TASK TO COMPLETE: The required output is every line from the beginning of the entries below through the line that includes "CROWN = 26.0", copied exactly.

THE RECORDS:
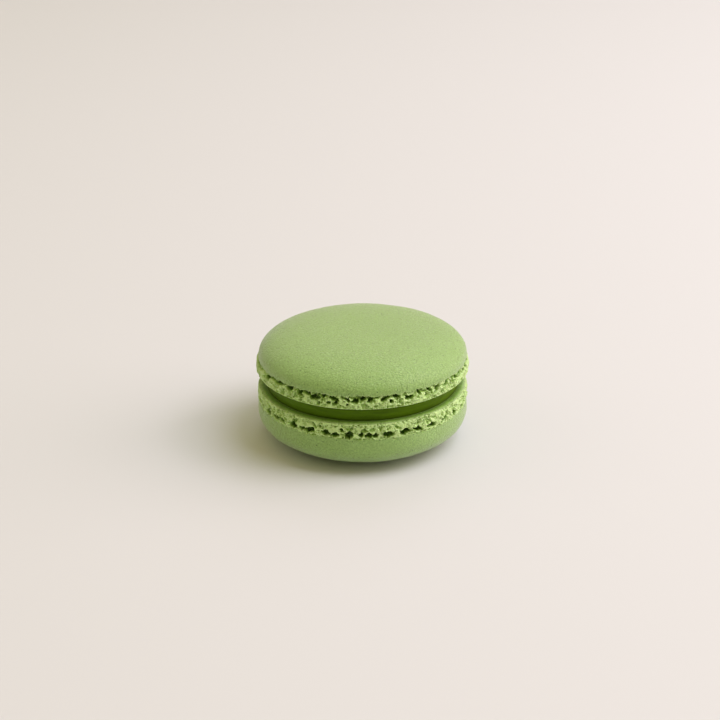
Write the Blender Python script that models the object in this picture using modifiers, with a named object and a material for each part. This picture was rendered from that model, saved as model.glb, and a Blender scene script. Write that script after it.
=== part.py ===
"""French macaron, in metres with +Z up, resting on its lower shell with the origin under its middle.

Two almond shells lie back to back on a disc of filling. Each shell is a smooth crowned skin and, on its
flat side, a ruffled foot: a band of baked foam with a row of hollows where the skin lifted in the oven.
"""

import math
import random

import bpy
from mathutils import Vector, noise

MM = 0.001

# Heights above the table, in millimetres.
BELLY_LOW = 7.3  # the lower skin's widest ring
SEAM_LOW = 9.6  # where the lower skin meets its foot
LEDGE = 13.3  # the flat face of the lower shell, which carries the filling
RIM_HIGH = 16.9  # the flat face of the upper shell, which lies on the filling
SEAM_HIGH = 20.0  # where the upper skin meets its foot
CROWN = 26.0  # the top of the upper shell

# Radii, in millimetres.
SKIN_HIGH = 24.0
FOOT_HIGH = 24.4
SKIN_LOW = 24.35
FOOT_LOW = 24.2
FILLING = 22.2
REST_SPOT = 10.4  # the small flat spot that the macaron stands on

# A skin's side is a superellipse: the first power shapes its shoulder, the second its drop to the seam.
SHOULDER_POWER = 2.8
DROP_POWER = 2.4

# The foot's edges and the crease at its seam, in millimetres.
RIM_ROUNDING = 0.25
CREASE = 0.3
BELLY = 0.2  # how far the foot swells past its rim

# How the foot is roughened, in millimetres.
HOLLOW_DEPTH = 1.5
HOLLOW_WIDTHS = (0.9, 1.7)  # half the width of the narrowest and of the widest hollow
HOLLOW_TALL = 0.7  # half the height of a hollow
HOLLOWS_HIGH = 0.7  # how far the upper row lies below its seam
HOLLOWS_LOW = 1.3  # how far the lower row lies above its seam
LUMP = 0.4
LUMP_SPACING = 2.2

TOUCH = 0.3  # the clearance kept between neighbouring solids
FILLING_EDGE = 0.3
FILLING_SWELL = 0.1
LEAN = 0.008  # the upper side rises this much for each millimetre towards +X
SKIN_SHIFT = 0.2  # the upper skin sits this far towards +X on its foot

TURNS = 132  # segments around each shell
SKIN_STEPS = 7
FOOT_STEPS = 6


def clear_scene():
    for thing in list(bpy.data.objects):
        bpy.data.objects.remove(thing, do_unlink=True)


def new_collection(name):
    collection = bpy.data.collections.new(name)
    bpy.context.scene.collection.children.link(collection)
    return collection


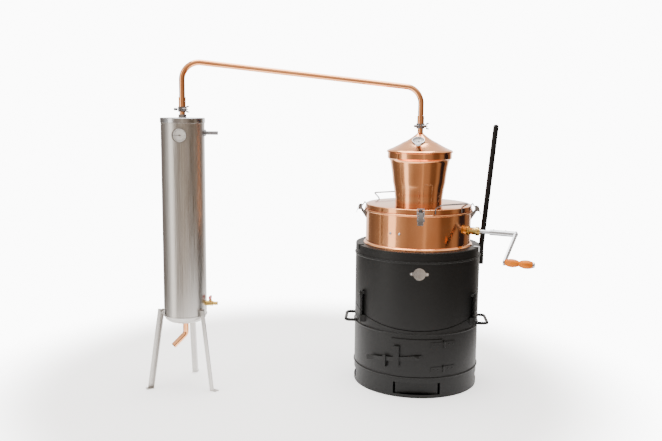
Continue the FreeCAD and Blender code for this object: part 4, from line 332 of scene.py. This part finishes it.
# %% The tests, and the nodes that aren't parted
NUT_HEIGHT = 12 * MM
NUT_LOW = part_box("condenser_cap")[1][2]
NUT_MARGIN = 0.1 * MM


def is_right_front(point):
    """The hold-down clip at the right front is bare steel, and the others are painted."""
    return point.x > 0 and point.y < 0


def is_neck_nut(point):
    """The nut's faces end at its own height, and the neck's long faces run past it."""
    return NUT_LOW - NUT_MARGIN < point.z < NUT_LOW + NUT_HEIGHT + NUT_MARGIN


parted_nodes = ("hat_thermometer", "tank_thermometer", "hold_down_clips", "condenser_neck")
whole_nodes = [name for name in sorted(nodes) if name not in parted_nodes]
for name in whole_nodes:
    smooth_copy(name)
print("smooth copies:", len(whole_nodes))
part_node("hold_down_clips", is_right_front, bright_steel, finishes["black_steel"])
part_node("condenser_neck", is_neck_nut, bright_steel, finishes["copper"])

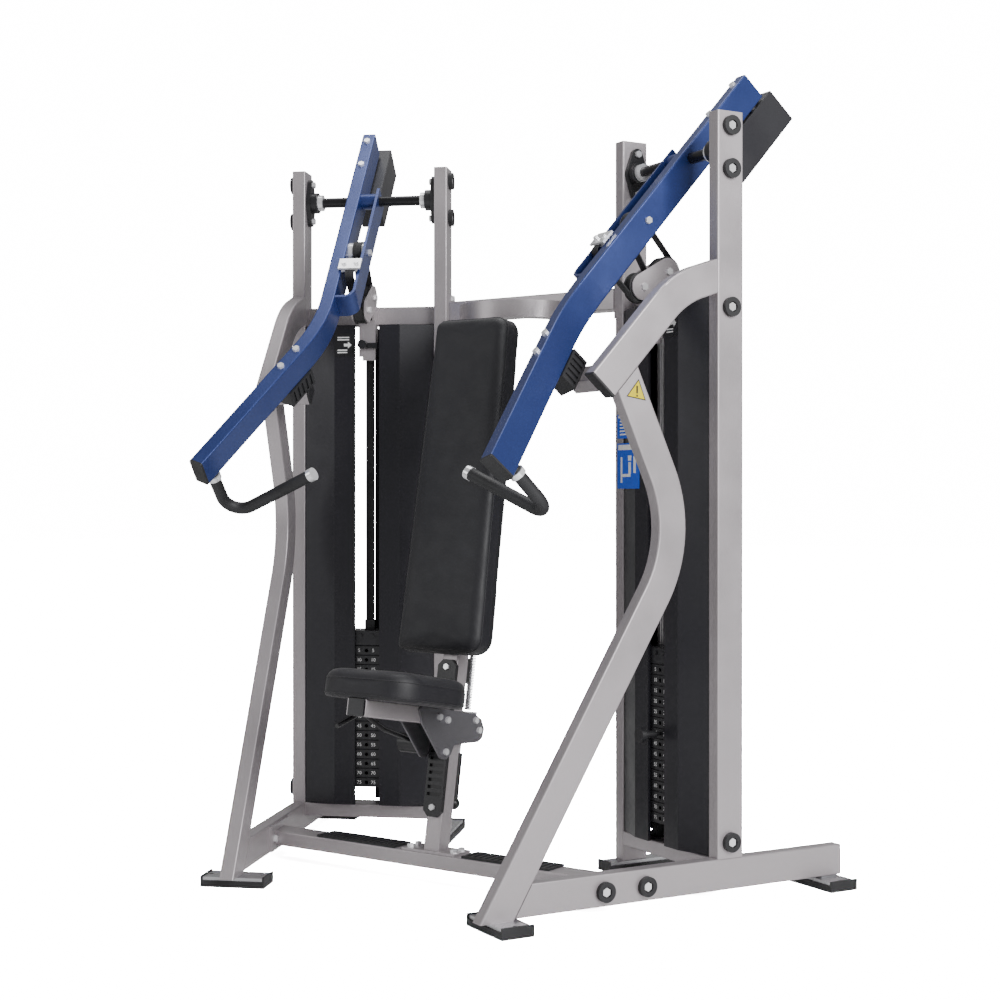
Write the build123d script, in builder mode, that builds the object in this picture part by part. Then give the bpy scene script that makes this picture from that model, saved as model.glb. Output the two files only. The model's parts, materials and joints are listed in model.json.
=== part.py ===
"""Iso-lateral shoulder press: a seat unit between two yawed weight-stack modules.

All lengths are millimetres.  +Z is up, -Y is the front (the user faces -Y) and the
floor is z = 0.  World X is the width; the seat unit is on the plane x = 0.

A module is drawn once in its own frame and then placed on the right (+X) and mirrored
to the left.  Module frame: x points outward across the module, y points backward along
it and z is up; its origin is midway between the module's two uprights.
"""
import math
import os

from build123d import *

os.makedirs("parts", exist_ok=True)

# ------------------------------------------------------------------ driving dimensions
YAW = 25.67                 # each module is turned this far toward the centre line
MODULE_X = 524.0            # module origin to the centre plane
HALF = 218.0                # module centre to the centre of either upright

TUBE_W, TUBE_D = 40.0, 80.0     # main box tube
TUBE_R = 4.0                    # outer corner radius of every box tube
WALL = 3.0

FOOT_TOP = 26.0             # rubber pad and steel plate under the frame
PAD_TOP = 17.0
RAIL_Z0, RAIL_Z1 = 30.0, 110.0
RAIL_REAR = 364.0
UPRIGHT_TOP = 2017.0
BEAM_Z0, BEAM_Z1 = 70.0, 110.0          # lower beam between the uprights
HEAD_Z0, HEAD_Z1 = 1550.0, 1606.0       # upper beam between the uprights

SHAFT_Z = 1925.0
SHAFT_R = 15.0
FIT = 0.05                  # running clearance of shafts and rods, radial

ARM_ANGLE = 48.6            # arm above the horizontal, measured up and back from the grip
ARM_X = 51.0                # centre of the arm tube from the module centre
ARM_N = 10.0                # arm centre line behind the shaft centre
ARM_TOP = 297.0             # shaft to the upper end of the arm
ARM_BEND = 563.5            # shaft to the corner where the arm splays outward
ARM_SPLAY = 24.7
ARM_LOWER = 581.0
ARM_BEND_R = 470.0

BELT_X = 4.0                # module plane of belt and pulleys
BELT_W, BELT_T = 26.0, 3.0
PULLEY_R = 36.0
FRONT_PULLEY = (-122.0, 1584.0)
REAR_PULLEY = (-43.5, 1629.0)
ARM_ROLLER_T = 224.0        # roller inside the arm, below the shaft
ARM_ROLLER_R = 30.0

PLATE_PITCH = 28.2
PLATE_T = 27.7
PLATES = 15
SELECTED = 7                # plates above the selector pin
STACK_TOP = 587.0
PLATE_HALF_X, PLATE_Y0, PLATE_Y1 = 112.0, -56.0, 44.0
ROD_X, ROD_Y, ROD_R = 90.0, 12.0, 10.0
STEM_Y = -6.0

SHIFT_Y = 248.69            # brings the middle of the overall depth to y = 0
POST_TILT = 10.0            # recline of seat post and backrest
POST_W = 50.0
POST_FOOT = (-371.0, 93.0)  # y, z of the post centre line at its base plate
SEAT_Z = 470.0              # height on the post where the seat frame has its origin

ALL = []


# ------------------------------------------------------------------ small helpers
def box(x0, x1, y0, y1, z0, z1):
    with BuildPart() as b:
        with Locations(((x0 + x1) / 2, (y0 + y1) / 2, (z0 + z1) / 2)):
            Box(x1 - x0, y1 - y0, z1 - z0)
    return b.part


def rod(p0, p1, r):
    """Round bar from p0 to p1."""
    a, b = Vector(*p0), Vector(*p1)
    with BuildPart() as c:
        with BuildSketch(Plane(origin=a, z_dir=b - a)):
            Circle(r)
        extrude(amount=(b - a).length)
    return c.part


def ring(p0, p1, r, r_in):
    a, b = Vector(*p0), Vector(*p1)
    with BuildPart() as c:
        with BuildSketch(Plane(origin=a, z_dir=b - a)):
            Circle(r)
            Circle(r_in, mode=Mode.SUBTRACT)
        extrude(amount=(b - a).length)
    return c.part


def hexagon(p0, direction, across, height):
    """Hex head standing on p0."""
    with BuildPart() as c:
        with BuildSketch(Plane(origin=p0, z_dir=direction)):
            RegularPolygon(across / math.sqrt(3), 6)
        extrude(amount=height)
    return c.part


def box_tube(points, radius, w, d, x_dir, wall=WALL):
    """Hollow box tube along a bent centre line; w lies along x_dir."""
    with BuildLine() as line:
        if len(points) == 2:
            Line(*points)
        else:
            FilletPolyline(*points, radius=radius)
    path = line.wires()[0]
    section = Plane(origin=path @ 0, x_dir=x_dir, z_dir=path % 0)
    with BuildPart() as t:
        with BuildSketch(section):
            RectangleRounded(w, d, TUBE_R)
            if wall:
                RectangleRounded(w - 2 * wall, d - 2 * wall, TUBE_R - wall / 2,
                                 mode=Mode.SUBTRACT)
        sweep(path=path)
    return t.part


def prism_yz(points, x0, x1, round_r=0.0):
    """Outline in the module's y-z plane, extruded from x0 to x1."""
    with BuildPart() as p:
        with BuildSketch(Plane.YZ.offset(x0)) as s:
            Polygon(*points, align=None)
            if round_r:
                fillet(s.vertices(), radius=round_r)
        extrude(amount=x1 - x0)
    return p.part


def prism_xy(points, z0, z1):
    with BuildPart() as p:
        with BuildSketch(Plane.XY.offset(z0)):
            Polygon(*points, align=None)
        extrude(amount=z1 - z0)
    return p.part


def folded_sheet(points, t, z0, z1):
    """Folded sheet metal: an open outline thickened by t to its left."""
    n = len(points)
    normals = []
    for i in range(n - 1):
        dx, dy = points[i + 1][0] - points[i][0], points[i + 1][1] - points[i][1]
        length = math.hypot(dx, dy)
        normals.append((-dy / length, dx / length))
    inner = []
    for i in range(n):
        a = normals[max(i - 1, 0)]
        b = normals[min(i, n - 2)]
        k = t / (1 + a[0] * b[0] + a[1] * b[1])
        inner.append((points[i][0] + (a[0] + b[0]) * k, points[i][1] + (a[1] + b[1]) * k))
    return prism_xy(list(points) + inner[::-1], z0, z1)


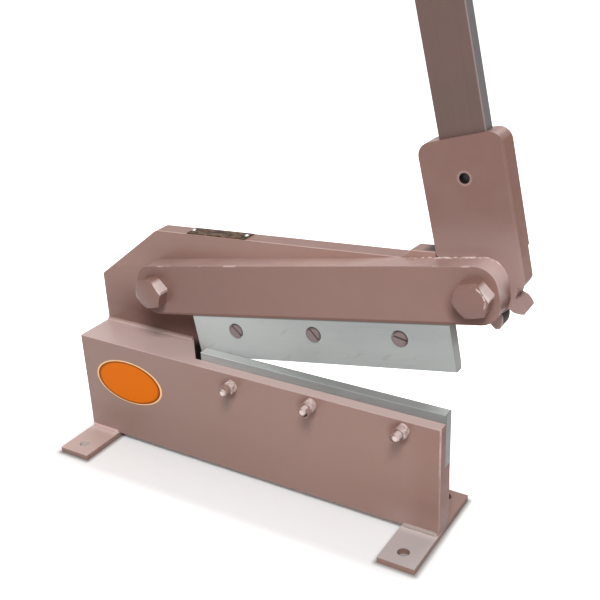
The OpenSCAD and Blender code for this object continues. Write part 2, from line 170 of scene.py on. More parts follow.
class Value:
    """A number socket of a shader, which adds Math nodes when it is used in an expression."""

    def __init__(self, nodes: "NodeTree", node: bpy.types.Node, output: int | str = 0) -> None:
        """Keeps a node's output and the tree that it belongs to."""
        self.nodes = nodes
        self.socket = node.outputs[output]

    __add__ = __radd__ = operator("ADD")
    __sub__ = operator("SUBTRACT")
    __rsub__ = operator("SUBTRACT", swapped=True)
    __mul__ = __rmul__ = operator("MULTIPLY")
    __truediv__ = operator("DIVIDE")
    __pow__ = operator("POWER")
    at_most = operator("MINIMUM")
    at_least = operator("MAXIMUM")

    def ramp(self, low: float, high: float, start: float = 0.0, end: float = 1.0) -> "Value":
        """Smooth step.

        Args:
            low: Value at which it starts.
            high: Value at which it ends.
            start: What it gives up to there.
            end: What it gives from there on.

        Returns:
            The step.
        """
        settings = {"interpolation_type": "SMOOTHSTEP", "clamp": True}
        return Value(self.nodes, self.nodes.add(
            "ShaderNodeMapRange", settings, {0: self, 1: low, 2: high, 3: start, 4: end}
        ))

    def fade(self, low: float, high: float) -> "Value":
        """Smooth step from 1 at low to 0 at high."""
        return self.ramp(low, high, 1.0, 0.0)

    def band(self, low: float, full: float, still: float, gone: float) -> "Value":
        """1 from full to still, and 0 below low and above gone."""
        return self.ramp(low, full) * self.fade(still, gone)


def distance(first: Value, second: Value) -> Value:
    """Length of a line with these two parts."""
    return (first ** 2.0 + second ** 2.0) ** 0.5


def largest(values: Sequence[Value]) -> Value:
    """The largest of several masks."""
    return reduce(Value.at_least, values)


class NodeTree:
    """A node tree that is filled by the names of nodes and sockets."""

    def __init__(self, tree: bpy.types.NodeTree) -> None:
        """Empties the tree."""
        self.tree = tree
        self.tree.nodes.clear()

    def add(self, kind: str, settings: dict[str, object], values: dict[object, object]) -> bpy.types.Node:
        """Adds a node.

        Args:
            kind: The node's type.
            settings: The node's own settings, which are set first.
            values: Numbers, vectors, colours or links by the socket's name or number.

        Returns:
            The node.
        """
        node = self.tree.nodes.new(kind)
        for key, setting in settings.items():
            setattr(node, key, setting)
        for key, value in values.items():
            self.set(node.inputs[key], value)
        return node

    def set(self, socket: bpy.types.NodeSocket, value: object) -> None:
        """Links a socket, or gives it a plain value.

        Args:
            socket: The socket.
            value: Number, vector, colour or link.
        """
        source = value.socket if isinstance(value, Value) else value
        if isinstance(source, bpy.types.NodeSocket):
            self.tree.links.new(source, socket)
        else:
            socket.default_value = source


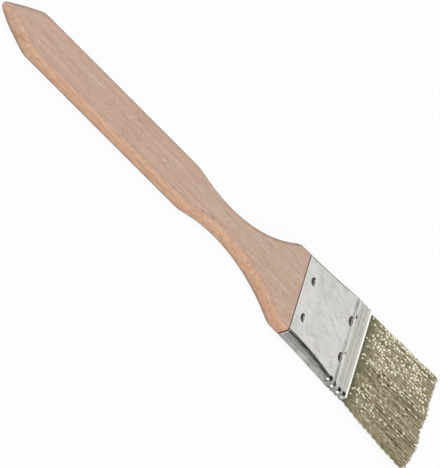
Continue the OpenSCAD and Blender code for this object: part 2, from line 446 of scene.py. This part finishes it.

EXERCISE RESULT:
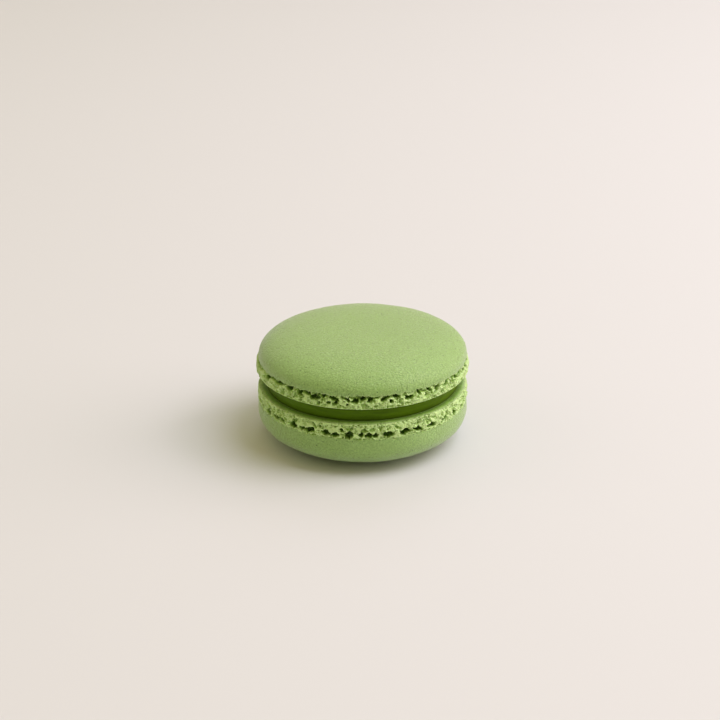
Write the Blender Python script that models the object in this picture using modifiers, with a named object and a material for each part. This picture was rendered from that model, saved as model.glb, and a Blender scene script. Write that script after it.
=== part.py ===
"""French macaron, in metres with +Z up, resting on its lower shell with the origin under its middle.

Two almond shells lie back to back on a disc of filling. Each shell is a smooth crowned skin and, on its
flat side, a ruffled foot: a band of baked foam with a row of hollows where the skin lifted in the oven.
"""

import math
import random

import bpy
from mathutils import Vector, noise

MM = 0.001

# Heights above the table, in millimetres.
BELLY_LOW = 7.3  # the lower skin's widest ring
SEAM_LOW = 9.6  # where the lower skin meets its foot
LEDGE = 13.3  # the flat face of the lower shell, which carries the filling
RIM_HIGH = 16.9  # the flat face of the upper shell, which lies on the filling
SEAM_HIGH = 20.0  # where the upper skin meets its foot
CROWN = 26.0  # the top of the upper shell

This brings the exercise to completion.